Federated k-Means via Generalized Total Variation Minimization
A. Jung
TL;DR
This work addresses privacy-preserving federated clustering for hard $k$-means by formulating the problem as Generalized Total Variation Minimization (GTVMin) over a device network. Local centroids ${\bf W}^{(i)}$ are coupled via a graph-based penalty that encourages agreement between neighboring devices, enabling decentralized updates without sharing raw data. A distributed non-linear Jacobi algorithm is proposed to solve the GTVMin objective, using Lloyd-style local updates and neighbor-centroid matching, with the special case $\alpha=1$ reducing to standard $k$-means on an augmented dataset.
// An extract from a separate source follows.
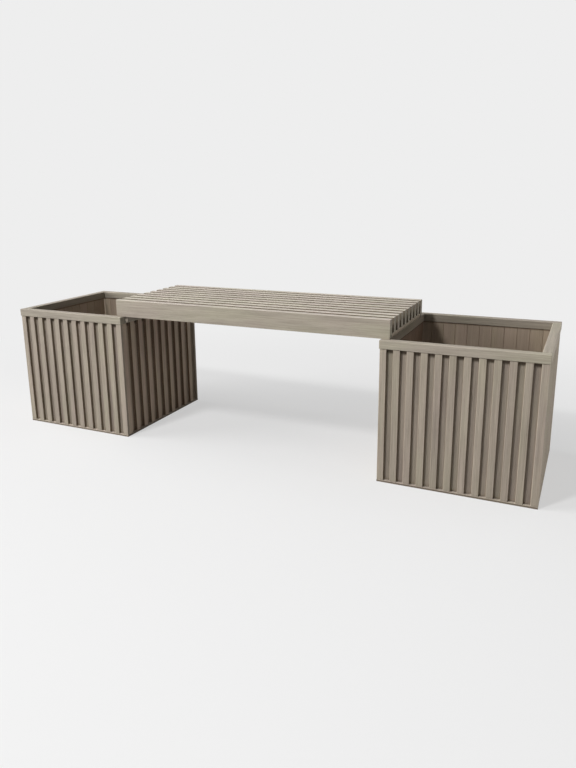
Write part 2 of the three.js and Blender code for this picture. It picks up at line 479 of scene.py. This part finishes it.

The approach yields locally consistent centroid sets per connected component and provides a privacy-friendly alternative to centralized pooling, with potential applicability to heterogeneous local data distributions across networks.
Abstract
We consider the problem of federated clustering, where interconnected devices have access to private local datasets and need to jointly cluster the overall dataset without sharing their local dataset. Our focus is on hard clustering based on the k-means principle. We formulate federated k-means clustering as an instance of GTVMin. This formulation naturally lends to a federated k-means algorithm where each device updates local cluster centroids by solving a modified local k-means problem. The modification involves adding a penalty term to measure the discrepancy between the cluster centroid of neighbouring devices. Our federated k-means algorithm is privacy-friendly as it only requires sharing aggregated information among interconnected devices.